Namir also travels to Egypt to film and understand the places and people that shaped his parents’ story. Starting with Cairo, he aims to trace the couple’s early life, their political activism, and the repression they were subjected to. Then he goes all the way to the south of Egypt (Upper Egypt) to film his aunt. Having directed The Virgin, the Copts and Me (2011), he is not a stranger to Copts living in Upper Egypt. As expected, the scenes there are looser, filled with warmth, honesty, some laughter, urban legends, and teasing — a freedom to speak in front of the camera that his father cannot do. There are topics like migration, separation, childhood, and Siham’s character, revealing parts of the family history that Waguih prefers not to discuss.
Throughout the film, the director uses old photographs and Super 8 reels to retell his parents’ story, brilliantly inserting scenes from Youssef Chahine’s The Return of the Prodigal Son and Dawn of a New Day, which he repurposes as “stand-ins” for moments in his parents’ life together. This choice is on target, practical, and poetic. It fills the gaps where no personal footage exists, especially moments of the parents’ youthful romance in Cairo, the tensions of exile, and the political pressure in the 1970s. It beautifully lets cinema act as filler for missing moments. In addition, it redefines documentary filmmaking as a medium that can borrow and sample existing films to express a past moment.
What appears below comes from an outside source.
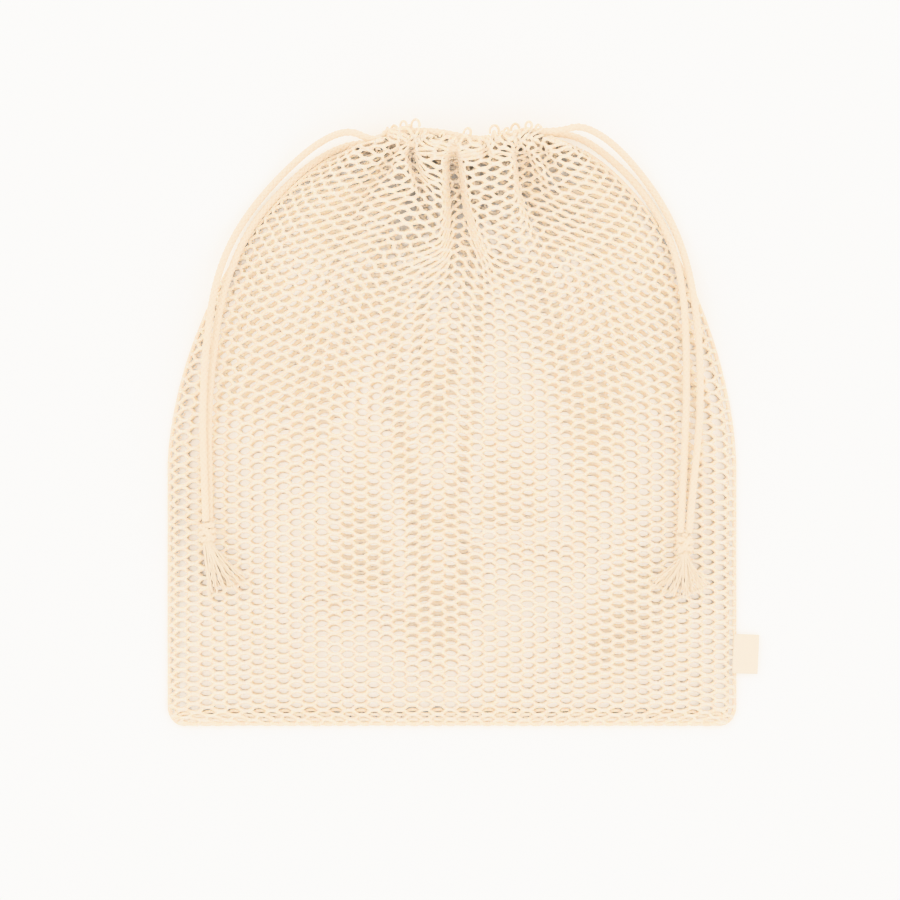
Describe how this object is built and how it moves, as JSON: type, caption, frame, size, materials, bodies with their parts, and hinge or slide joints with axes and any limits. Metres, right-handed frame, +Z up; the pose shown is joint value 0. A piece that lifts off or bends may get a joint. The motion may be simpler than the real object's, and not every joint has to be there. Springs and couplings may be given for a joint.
{
  "type": "mesh produce bag",
  "caption": "Cotton mesh produce bag lying flat, its mouth drawn in by a pair of knotted drawstrings laid down its sides.",
  "frame": {"origin": "middle of the back panel's outer face, on the surface that the bag lies on", "axes": "+X across the bag to its right side, +Y towards the mouth, +Z up from the surface through the bag's thickness"},
  "size_m": [0.2962, 0.2995, 0.0239],
  "materials": {
    "net": "matte",
    "thread": "matte",
    "cord": "matte",
    "tassel": "matte",
    "label": "matte"
  },
  "bodies": {
    "bag": {"front_panel": "net", "back_panel": "net", "front_casing": "net", "back_casing": "net", "left_side_seam": "thread", "right_side_seam": "thread", "bottom_seam": "thread", "front_casing_stitches": "thread", "back_casing_stitches": "thread", "left_cord_turn": "cord", "right_cord_turn": "cord"},
    "left_drawstring": {"left_cord_front_channel": "cord", "left_cord_back_channel": "cord", "left_cord_front_run": "cord", "left_cord_back_run": "cord", "left_knot": "cord", "left_tassel": "tassel"},
    "right_drawstring": {"right_cord_front_channel": "cord", "right_cord_back_channel": "cord", "right_cord_front_run": "cord", "right_cord_back_run": "cord", "right_knot": "cord", "right_tassel": "tassel"},
    "label": {"side_label": "label"}
  },
  "joints": [
    {"name": "left_pull", "type": "slide", "parent": "bag", "child": "left_drawstring", "axis": [-1, 0, 0], "range_m": [0, 0.035]},
    {"name": "right_pull", "type": "slide", "parent": "bag", "child": "right_drawstring", "axis": [1, 0, 0], "range_m": [0, 0.035]},
    {"name": "label_flip", "type": "hinge", "parent": "bag", "child": "label", "pos_m": [0.1428, -0.1132, 0.0022], "axis": [0, -1, 0], "range_deg": [0, 90]}
  ]
}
The hybrid territory which Namir creates by mixing different mediums allows him to get into the political context, which in many ways forced his family to emigrate from Egypt. His father was a leftist under the socialist-leaning president Nasser, but when the regime changed he paid a price under the capitalist-leaning Sadat. A Coptic Christian and a communist, Waguih found himself rejected for jobs and pushed out of academia. His exile in France is not presented here as a heroic choice but rather as a last resort to avoid imprisonment and further marginalization.
Living “after” Siham, the director is forced to conclude there is no clear “after.” His parents don’t simply vanish. Their existence passes into stories, pictures, and letters that they leave behind, and most importantly, they pass on their habits and bodies to their children and grandchildren. The filmmaker, like anyone grieving for a loved one, doubles back, contradicts himself, and lets memory remain unresolved.
Sound plays a subtle role in the documentary. The calm voice-over is often searching, hesitant, but never dictating. Songs drift through the film like Mohamed Abdel Wahab’s “Ya Musafir Wahdak” and Abdel Halim Hafez’s “Ana Lek ‘Ala Toul”, echoing gentle meanings about loyalty in love and longing for the beloved’s company.
Like many personal documentaries, the camerawork is modest, shot with handheld cameras with close framing, sometimes trembling, giving away how personal the material is, and showing that the filming is part of the story. Namir Abdel Messeeh does not pretend to be a neutral observer, as he often shows the retakes and the awkwardness between himself and his father, including the power dynamics and discomfort that come from being recorded.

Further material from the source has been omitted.